## Exercise goal
Give only the number of lines in the records that include the string "scene".

**********

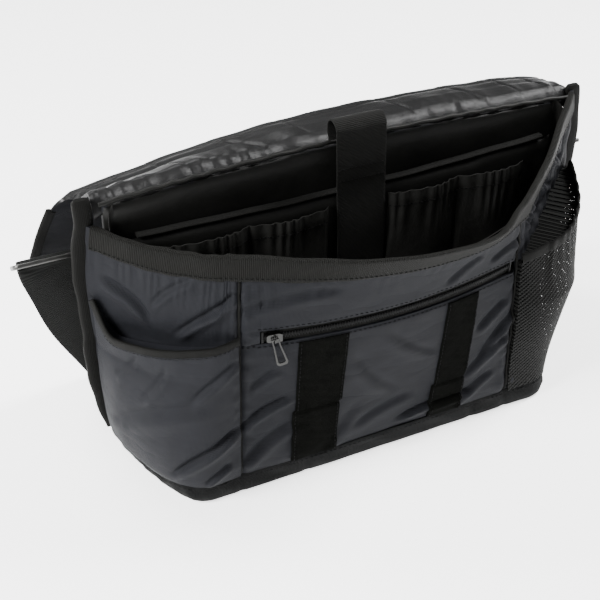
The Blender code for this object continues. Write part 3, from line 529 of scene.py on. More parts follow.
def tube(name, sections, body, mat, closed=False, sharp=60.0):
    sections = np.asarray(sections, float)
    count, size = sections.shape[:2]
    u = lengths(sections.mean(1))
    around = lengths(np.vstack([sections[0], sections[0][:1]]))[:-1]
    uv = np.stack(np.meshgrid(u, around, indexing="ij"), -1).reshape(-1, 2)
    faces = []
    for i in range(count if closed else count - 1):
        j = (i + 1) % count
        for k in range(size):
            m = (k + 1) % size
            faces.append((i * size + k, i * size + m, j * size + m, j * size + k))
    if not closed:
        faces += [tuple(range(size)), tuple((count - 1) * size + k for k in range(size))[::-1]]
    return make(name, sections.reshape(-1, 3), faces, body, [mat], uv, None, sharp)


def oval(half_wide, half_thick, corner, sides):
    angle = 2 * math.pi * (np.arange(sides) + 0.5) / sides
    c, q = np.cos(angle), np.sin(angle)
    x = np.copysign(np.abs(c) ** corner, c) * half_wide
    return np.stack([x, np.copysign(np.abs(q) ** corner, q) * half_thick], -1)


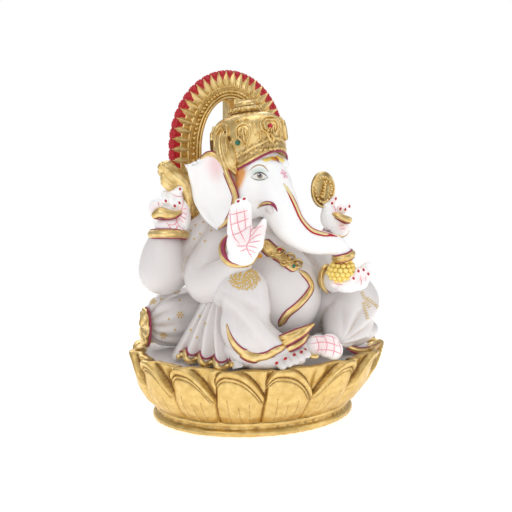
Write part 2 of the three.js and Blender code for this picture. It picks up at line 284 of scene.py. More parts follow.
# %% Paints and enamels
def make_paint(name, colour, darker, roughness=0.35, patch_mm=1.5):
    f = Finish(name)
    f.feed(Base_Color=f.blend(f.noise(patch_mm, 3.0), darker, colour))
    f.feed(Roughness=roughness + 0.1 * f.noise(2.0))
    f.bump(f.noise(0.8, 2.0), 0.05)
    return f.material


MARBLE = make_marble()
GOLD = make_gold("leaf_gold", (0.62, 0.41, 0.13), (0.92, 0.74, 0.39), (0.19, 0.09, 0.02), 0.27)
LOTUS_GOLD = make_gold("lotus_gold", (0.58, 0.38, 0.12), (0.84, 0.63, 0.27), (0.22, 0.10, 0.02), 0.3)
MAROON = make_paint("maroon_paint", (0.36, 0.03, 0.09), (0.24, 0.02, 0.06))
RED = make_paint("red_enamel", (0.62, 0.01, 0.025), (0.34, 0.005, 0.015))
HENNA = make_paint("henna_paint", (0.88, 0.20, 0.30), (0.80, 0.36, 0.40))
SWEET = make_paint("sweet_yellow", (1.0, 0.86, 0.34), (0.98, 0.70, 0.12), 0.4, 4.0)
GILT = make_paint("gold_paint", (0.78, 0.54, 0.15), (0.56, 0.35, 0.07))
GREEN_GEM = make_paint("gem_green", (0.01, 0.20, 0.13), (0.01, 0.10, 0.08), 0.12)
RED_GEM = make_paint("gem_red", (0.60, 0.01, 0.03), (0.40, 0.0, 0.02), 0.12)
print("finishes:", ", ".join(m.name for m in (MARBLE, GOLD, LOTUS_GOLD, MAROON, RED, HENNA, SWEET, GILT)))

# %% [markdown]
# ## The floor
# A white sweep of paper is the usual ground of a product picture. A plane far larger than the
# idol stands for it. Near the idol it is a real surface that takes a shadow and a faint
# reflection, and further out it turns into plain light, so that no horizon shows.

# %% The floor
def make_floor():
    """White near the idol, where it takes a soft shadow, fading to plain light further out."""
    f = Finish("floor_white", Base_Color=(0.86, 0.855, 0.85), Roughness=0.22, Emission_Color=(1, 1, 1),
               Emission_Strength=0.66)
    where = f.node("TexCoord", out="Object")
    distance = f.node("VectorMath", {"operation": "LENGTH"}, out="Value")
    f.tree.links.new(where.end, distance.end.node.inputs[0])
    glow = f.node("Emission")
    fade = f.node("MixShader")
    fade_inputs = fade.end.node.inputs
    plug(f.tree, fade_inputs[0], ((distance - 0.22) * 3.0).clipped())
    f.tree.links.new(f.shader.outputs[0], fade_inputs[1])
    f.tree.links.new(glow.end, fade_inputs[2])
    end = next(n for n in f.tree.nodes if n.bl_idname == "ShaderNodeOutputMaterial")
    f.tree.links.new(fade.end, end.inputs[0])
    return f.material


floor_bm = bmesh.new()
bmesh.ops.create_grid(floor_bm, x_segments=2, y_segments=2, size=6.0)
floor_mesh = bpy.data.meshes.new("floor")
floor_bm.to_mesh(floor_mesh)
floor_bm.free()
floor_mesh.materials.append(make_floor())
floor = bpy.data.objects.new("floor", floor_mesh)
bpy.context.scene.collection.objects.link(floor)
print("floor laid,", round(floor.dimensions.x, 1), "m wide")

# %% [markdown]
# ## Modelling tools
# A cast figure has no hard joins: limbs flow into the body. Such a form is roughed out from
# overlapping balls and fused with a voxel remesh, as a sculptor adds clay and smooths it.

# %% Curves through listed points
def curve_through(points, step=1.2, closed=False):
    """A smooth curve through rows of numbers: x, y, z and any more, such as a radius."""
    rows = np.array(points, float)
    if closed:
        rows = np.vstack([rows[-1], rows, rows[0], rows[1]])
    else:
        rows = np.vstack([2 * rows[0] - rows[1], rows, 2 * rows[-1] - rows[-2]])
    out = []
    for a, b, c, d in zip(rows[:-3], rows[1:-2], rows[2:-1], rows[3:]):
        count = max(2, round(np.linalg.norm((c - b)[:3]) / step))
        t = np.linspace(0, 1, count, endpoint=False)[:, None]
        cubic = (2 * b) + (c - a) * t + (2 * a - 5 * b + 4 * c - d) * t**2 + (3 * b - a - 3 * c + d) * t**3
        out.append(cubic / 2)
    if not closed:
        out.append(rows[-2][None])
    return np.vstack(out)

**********

## Output
3